In Makarov’s opinion, the arsenals are full of aging heavy weapons that have not been properly maintained or repaired for many years, and are consequently mostly obsolete. The Air Force, for instance, has fewer flight-worthy aircraft and more badly trained pilots -rather than procuring modern platforms in sufficient numbers. Makarov said that air force pilots compete for the few aircraft remaining, and are incapable of conducting real combat operations: "They can run bombing missions only in daytime with the sun shining, but they miss their targets anyway" (Interfax, June 5).

Makarov expressed considerable contempt for the rank and file officers and praporshiki: "no-one wants to do anything – our officers have become degraded." Makarov believes that "unready officers" must be fired – "we do not need them." Moreover, Makarov asserted that since the military reforms of Field Marshal Dmirty Milutin in the nineteenth century, which created a mobilization force instead of a regular standing army, "nothing has changed in our military for 200 years." A slide produced by Makarov displayed an image of Russia surrounded on all sides by "threats" that included not only the United States and its allies, but also China. Makarov said, "We will not cut the strategic nuclear rocket forces – today they are our only real defense, while we need at least three years to reform" (ITAR-TASS, June 5). Russia plans to reform and modernize under the nuclear umbrella, while its conventional armed forces remain extremely weak.

Makarov acknowledged that rearming the military with modern weapons will take several years, whereas the organizational reforms can be carried out now. By June 1, the first half of the reorganizations of the MoD will be complete. By December 1, the overall organizational reform must be finished: all units that are left in the army will be fully ready for immediate action ("in one hour" – repeated Makarov). Units will be expanded to full wartime personnel levels – with no place left for reservists. According to Makarov, as the reforms are pushed ahead, the remaining reserve component will be comparable in size with the regular military. Most of the reservists, however, will be civilian professionals such as drivers and doctors (Interfax, June 5).

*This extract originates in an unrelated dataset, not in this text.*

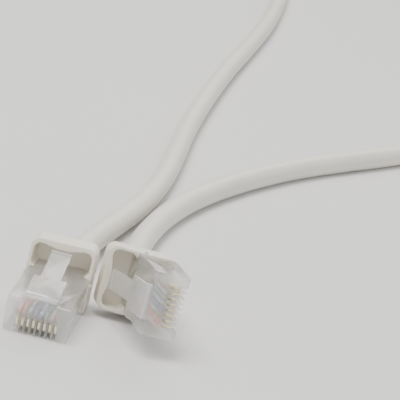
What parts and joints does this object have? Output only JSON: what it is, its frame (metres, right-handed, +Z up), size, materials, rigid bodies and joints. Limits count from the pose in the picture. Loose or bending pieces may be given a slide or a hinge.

In the recent wars in the Caucasus, the Russian military actively used separate tactical battalion groups, reinforced by artillery and other heavy equipment. It transpired that an army division could at best field no more than three such battalion groups, since it lacked sufficient reinforcements or support to deploy more. Regular battalion commanders in many cases lacked command experience, and coordinated different units within a heavy separate tactical battalion group, consequently colonels or generals had to take over direct command. Makarov has reported that divisions are being disbanded, with new "heavy brigades" formed to replace them -already comprised of several reinforced tactical battalion groups (ITAR-TASS, June 5).

Military reform in Russia has been long overdue and often harshly or sporadically introduced. Hundreds of thousands of officers will now be discharged. Makarov stressed that all will receive due payouts and allowances; while those who are allowed to stay in the military will see their pay increase threefold.

Nonetheless, there is massive discontent and opposition to the radical change from a mass mobilization force built to fight a global war with the U.S., transferring to a smaller and more capable standing army, designed to fight local wars in the Caucasus or other territories on the periphery of Russia. To quell any possible open military discontent, the elite airborne corps has been protected from any further cuts and declared as an example of the new army. A sergeant’s academy to prepare NCO’s for all the services is being created in Ryazan at the Airborne Academy: "to teach the rest the virtues of the airborne forces," stated Makarov (ITAR-TASS, June 5).

The Chechen campaign veteran accused by human rights organizations of war crimes, Lieutenant-General Vladimir Shamanov has been appointed commander of the airborne forces (EDM, June 2). Under his command, Russian paratroopers are capable of suppressing any discontent, if it emerges. Radical military reform is rapidly advancing -and it appears that it might indeed succeed.